The strong version has a decision (split the schedule) and an execution (called 14 volunteers). Both are yours. That is what a scorer can write down.

Result: land on something real

The most common way STAR answers fall apart is at the end. The candidate has told a decent story and then closes with: "...and honestly it went really well and everyone was happy with how it turned out."

That is not a result. That is a mood.

A real result is a number, a change, or a named outcome: "Within a semester, volunteer retention doubled and no shift went unfilled." That is scorable. "It went well" is not. If your story resists a concrete result, that is a signal to pick a different story, not to pad the vague one.

The +L beat: add the learning for mistake questions

For questions about mistakes, conflict, or growth, add one more beat after the Result: what you learned. One closing sentence, something like "what I took from that is...", turns a good story into evidence that you reflect.

Keep it to one sentence. The learning should land, not lecture. Applicants who stretch the reflection into a paragraph undo the crispness the rest of the structure just earned.

A quick self-audit for your STAR answers

Before your interview, run each of your prepared stories through this checklist:

  • No more than two sentences of context before your own actions
  • Specific actions you personally took, not what "we" did
  • A concrete result: a number, a change, or a named outcome
  • Situation, Task, Action, Result in that order, without wandering
  • For mistake or conflict questions: one sentence of learning at the end

If a story passes all five, it is interview-ready. If it fails on the Result, sharpen the outcome before you polish anything else.

Why structure matters more than you think

Dental school interviews are one of the few parts of the application you fully control on the day. The national acceptance rate to dental school is around 53.8 percent (ADA Survey of Dental Education, 2024-25). With stakes like that, the interview is not the place to let your best material get lost in setup. A structured answer does not guarantee anything, but it makes sure the parts of your story that get scored are the parts the interviewer actually hears.

You can learn more about how DentistJourney supports applicants through the whole interview season at dentistjourney.com.

Practice STAR out loud, not in your head

Reading about STAR is not doing STAR. The structure only becomes automatic when you say answers out loud under a little pressure and hear where your setup runs long or your result goes soft.

The fastest way to check where you stand: try the free 5-minute AI mock interview, the Snapshot.
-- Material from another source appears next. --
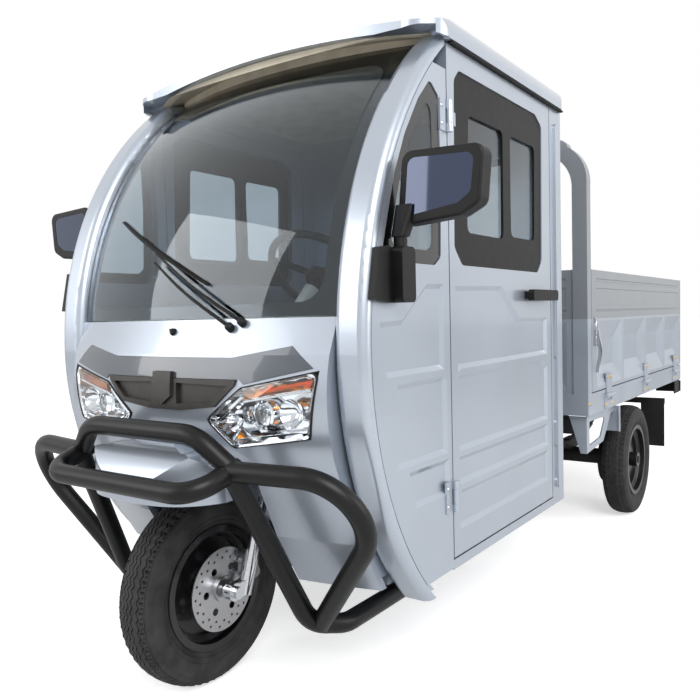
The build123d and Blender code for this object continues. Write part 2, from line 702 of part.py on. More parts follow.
LAMP_EDGE = PILLAR_INNER - 23
BAND_EDGE = PILLAR_INNER - 36
BAND_OUTLINE = [(-BAND_EDGE, 875), (-BAND_EDGE + 62, 926), (-220, 898), (220, 898), (BAND_EDGE - 62, 926),
                (BAND_EDGE, 875), (263, 835), (250, 846), (-250, 846), (-263, 835)]
GRILLE_OUTLINE = [(-242, 845), (242, 845), (238, 832), (176, 777), (60, 764), (-60, 764), (-176, 777), (-238, 832)]
SHIELD_OUTLINE = [(-34, 862), (34, 862), (34, 800), (0, 777), (-34, 800)]
LAMP_OUTLINE = [(256, 825), (LAMP_EDGE, 866), (LAMP_EDGE - 26, 710), (220, 676), (147, 744)]


def nose_panel():
    """Nose of the cab: cowl, face with seats for band, grille and lamps, side returns and wings beside the arch."""
    shell = nose_shell(0, NOSE_WALL)
    shell &= box(-300, 300, -PILLAR_INNER, PILLAR_INNER, NOSE_BOTTOM, SCREEN_BASE - 2)
    arch = [(-ARCH_HALF, 200), (ARCH_HALF, 200), (ARCH_HALF, ARCH_TOP - 60), (ARCH_HALF - 60, ARCH_TOP),
            (-ARCH_HALF + 60, ARCH_TOP), (-ARCH_HALF, ARCH_TOP - 60)]
    shell -= prism_x(arch, -400, 400)
    edge = PILLAR_INNER - SEAM
    returns = box(-300, 300, edge - NOSE_RETURN, edge, FLOOR_TOP + SEAM, SCREEN_BASE - 2)
    shell += both(nose_shell(SEAM, 110) & returns)
    shell -= both(through_nose(LAMP_OUTLINE, 3))
    shell -= through_nose(BAND_OUTLINE, 0.5) & nose_shell(-20, 10)
    shell -= through_nose(GRILLE_OUTLINE, 0.5) & nose_shell(-20, 16)
    return shell


def through_nose(points, gap=0):
    """Prism through the nose on an outline in (y, z), moved out all round by a gap."""
    return prism_x(grown(points, gap), -100, 400)


def front_band():
    """Dark band across the nose, above grille and lamps."""
    band = through_nose(BAND_OUTLINE) & nose_shell(-3, 10 - SEAT_GAP)
    return band - through_nose(SHIELD_OUTLINE, 0.5)


def grille():
    """Grille: six-sided frame with two recessed pads, and a blank shield in the middle."""
    plate = through_nose(GRILLE_OUTLINE) & nose_shell(-6, 16 - SEAT_GAP)
    for sign in (1, -1):
        pad = [(sign * y, z) for y, z in ((48, 834), (218, 830), (166, 788), (48, 780))]
        plate -= through_nose(pad) & nose_shell(-20, 5)
    shield = through_nose(SHIELD_OUTLINE) & nose_shell(-14, 10 - SEAT_GAP)
    return plate + shield


def headlamps():
    """Two wedge lamps, let into the nose."""
    return both(through_nose(LAMP_OUTLINE) & nose_shell(-8, 60))


def roof_shape(inset, low):
    """Outer form of the roof cap, or one inside it by an inset, down to a height."""
    half, rear, front = EAVE_HALF - inset, ROOF_REAR + inset, ROOF_FRONT - inset
    edge, crown = ROOF_EDGE - inset, ROOF_CROWN - inset
    section = [(-half, low), (half, low), (half, edge), (half - 20, edge + 42, half - 96, edge + 66),
               (0, crown, -half + 96, edge + 66), (-half + 20, edge + 42, -half, edge)]
    side = [(rear, low), (rear, edge + 6), (rear + 26, edge + 52, rear + 110, edge + 80),
            (-800, crown + 4, -480, crown - 14), (front, crown - 58), (front, low)]
    plan = [(rear, -half + 60), (rear + 18, -half + 18, rear + 60, -half), (front - 110, -half),
            (front - 45, -half + 22, front - 22, -half + 100), (front, 0, front - 22, half - 100),
            (front - 45, half - 22, front - 110, half), (rear + 60, half), (rear + 18, half - 18, rear, half - 60)]
    wide = half + 30
    lip = outline([(-wide, low - 400), (wide, low - 400), (wide, edge - 2), (0, edge + 48, -wide, edge - 2)],
                  lambda a, b: (front + 2, a, b))
    arched = extrude(lip, amount=1200, dir=(-1, 0, 0.25))
    return prism_x(section, rear, front) & prism_y(side, -wide, wide) & prism_z(plan, low - 1, 1900) & arched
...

Two real dental school interview questions, instant structured feedback on your answers, no card required. Take the free Snapshot mock interview and see how your STAR answers hold up in real time.

Frequently asked questions

What is the STAR method in a dental school interview?

STAR stands for Situation, Task, Action, Result. It is a structure for answering "tell me about a time" questions: give two sentences of context, one sentence on your responsibility, then spend most of your answer on what you personally did and what concretely changed. Interviewers score the Action and the Result, so those sections deserve most of your time.

How long should the Situation and Task parts of a STAR answer be?

Three sentences total: two for context and one for what was yours to solve. The interviewer will ask if they need more background. Extra setup sentences take time away from the Action and Result, which are the scored parts of your answer.

Should I add what I learned to a STAR answer?

Yes, for questions about mistakes, conflict, or growth. Add one closing sentence such as "what I took from that is..." to show you reflect on experience. Keep it to a single sentence so the learning lands without turning into a lecture.